Read the martydom of Polycarp this semester for school. The earliest recorded martydom outside of the NT. Christians faced with being fed to the lions or as Polycarp was, burned alive as a spectacle if they would not renounce their faith. They wrote about faithful followers like Polycarp and then those that renounced Jesus to save their life.
But that is not the only hardship that I think the parable can talk about. I think this can also be seen in Peter when Jesus is being beaten and near crucifixion and someone sees Peter and says “hey are you that follower of Jesus?” And he runs away.
The point of this soil, even a joyful conversion will not carry you when the stakes are high. When your career is on the line. When your marriage is on the rocks, when you are faced with the death of a loved one.
"There are many that are very glad to hear a good sermon that yet do not profit by it; they may be pleased with the word, and yet not changed and ruled by it"
So what do we do?

Repentance is the plowing

Reminder, the seed is not an expendable resource in the parable. The truth is the kingdom comes whether we are ready or not.
“Understanding” is a theme in Matthew’s gospel. Mark and Luke do not use this phrase. Understanding is not just an intellectual assent. But it is about standing under the meaning. It is about making the message one’s own. Standing under his teaching in obedience and walking in it.

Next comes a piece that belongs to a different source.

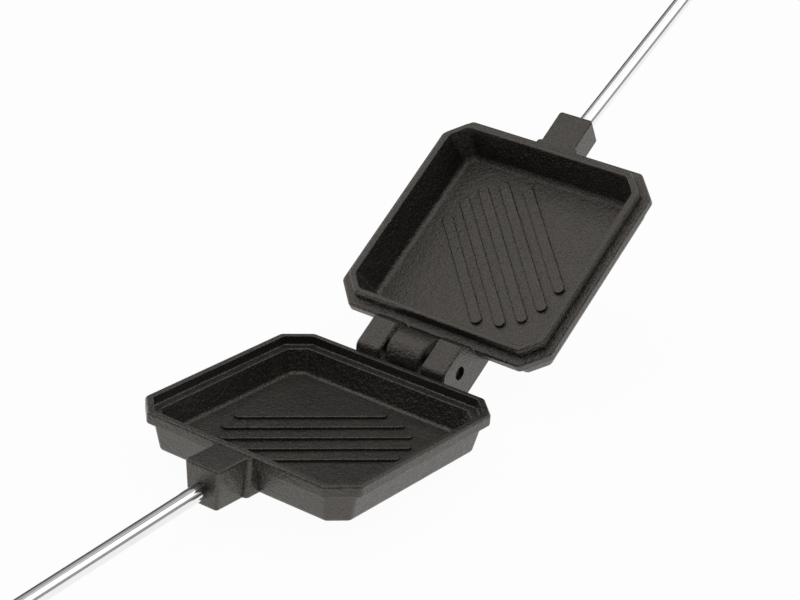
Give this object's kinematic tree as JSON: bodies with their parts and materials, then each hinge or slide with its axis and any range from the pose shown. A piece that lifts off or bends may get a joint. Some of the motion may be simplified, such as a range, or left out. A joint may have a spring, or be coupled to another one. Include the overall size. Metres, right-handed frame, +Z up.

We must see to our soil. And before trouble comes. And it will come. We too often turn to God in crisis and though God is gracious, I wonder what the harvest might be if we turn to him before crisis.

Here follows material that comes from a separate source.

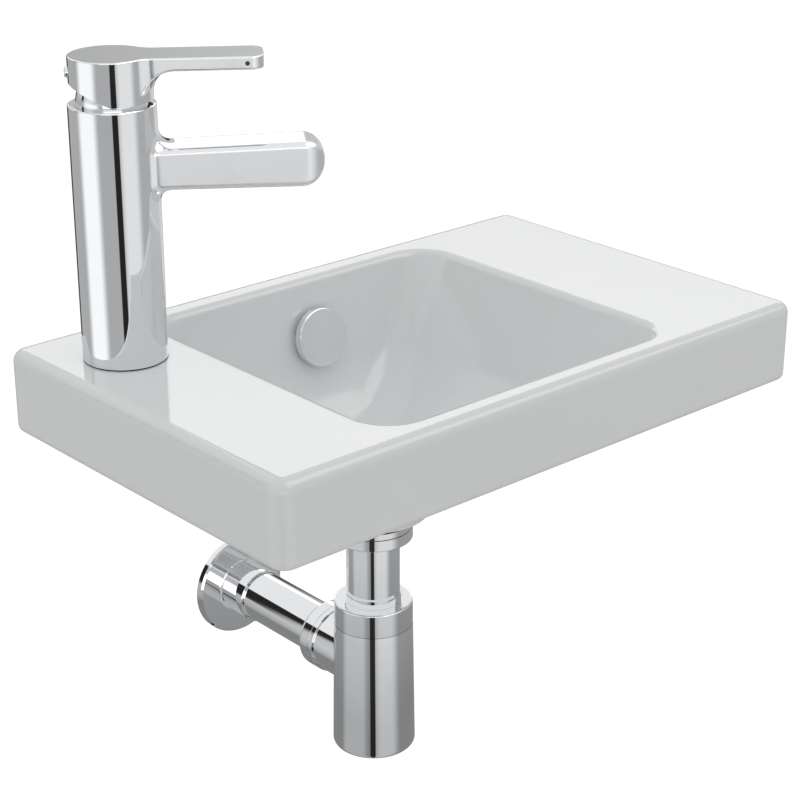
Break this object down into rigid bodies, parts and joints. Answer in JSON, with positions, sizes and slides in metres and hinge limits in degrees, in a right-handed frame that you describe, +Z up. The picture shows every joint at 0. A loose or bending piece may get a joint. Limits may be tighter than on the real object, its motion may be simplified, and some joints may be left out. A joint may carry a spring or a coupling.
{
  "type": "wall hung basin",
  "caption": "Wall hung handwash basin with off-centre bowl, side ledge with lever mixer tap, push-open waste, overflow and bottle trap.",
  "frame": {"origin": "midway between the two wall fixing holes, on the face of the wall; the rim is 28 mm above it", "axes": "+X to the right along the wall as the user faces it, +Y into the wall, +Z up"},
  "size_m": [0.4, 0.263, 0.433],
  "materials": {
    "glazed_ceramic": "white glaze, glossy",
    "chrome": "bright chrome plating",
    "brass": "turned, satin",
    "steel": "satin",
    "rubber": "matte",
    "white_plastic": "matte",
    "disc_ceramic": "lapped",
    "dark_plastic": "gloss"
  },
  "bodies": {
    "fixture": {"basin": "glazed_ceramic", "overflow_cap": "chrome", "tap_body": "chrome", "aerator_ring": "chrome", "ball_cover": "chrome", "waste_body": "chrome", "back_nut": "chrome", "union_nut": "chrome", "tailpipe": "chrome", "sliding_collar": "chrome", "trap_cap": "chrome", "trap_bottle": "chrome", "outlet_nut": "chrome", "outlet_pipe": "chrome", "wall_flange": "chrome", "cartridge_nut": "brass", "stud_nut": "brass", "tap_stud": "steel", "clamp_washer": "steel", "tap_base_gasket": "rubber", "clamp_gasket": "rubber", "aerator_seal": "rubber", "cartridge_seals": "rubber", "waste_top_gasket": "rubber", "waste_lower_gasket": "rubber", "union_washer": "rubber", "cap_washer": "rubber", "outlet_washer": "rubber", "flange_ring": "rubber", "wall_bushes": "white_plastic", "overflow_insert": "white_plastic", "aerator_insert": "white_plastic", "cartridge_housing": "white_plastic", "plug_guide": "white_plastic", "fixed_disc": "disc_ceramic"},
    "turning_part": {"turning_carrier": "white_plastic", "pivot_pin": "steel"},
    "lever_part": {"handle": "chrome", "lever_stem": "steel", "grub_screw": "steel", "screw_cover": "chrome", "index_dot": "dark_plastic"},
    "mixing_part": {"disc_slider": "white_plastic", "moving_disc": "disc_ceramic"},
    "plug_part": {"plug_cap": "chrome", "plug_stem": "white_plastic", "plug_seal": "rubber"}
  },
  "joints": [
    {"name": "handle_swing", "type": "hinge", "parent": "fixture", "child": "turning_part", "pos_m": [-0.156, -0.056, 0.175], "axis": [0, 0, 1], "range_deg": [-45, 45]},
    {"name": "handle_tilt", "type": "hinge", "parent": "turning_part", "child": "lever_part", "pos_m": [-0.156, -0.056, 0.175], "axis": [-0.5878, -0.809, 0], "range_deg": [0, 23]},
    {"name": "disc_slide", "type": "slide", "parent": "turning_part", "child": "mixing_part", "axis": [0.809, -0.5878, 0], "range_m": [0, 0.004]},
    {"name": "plug_slide", "type": "slide", "parent": "fixture", "child": "plug_part", "axis": [0, 0, 1], "range_m": [0, 0.008]}
  ],
  "couplings": [
    {"joint": "disc_slide", "follows": "handle_tilt", "m_per_rad": 0.00973}
  ]
}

We see to our soil by working the dirt. The plowing is about repentance.
A lot of people think repentance is what is required before God takes you back, but actually repentance is simply what it means to turn back to him.
Repentance is about unlearning self-conceit, self-will, loves that we have put before God.
What do you need to turn away from today?
What do you need from God today? Is it a reminder that he is good, that he gracious, that you are loved?
What does understanding the kingdom, or standing under the kingdom look like for you today? What do you need to do?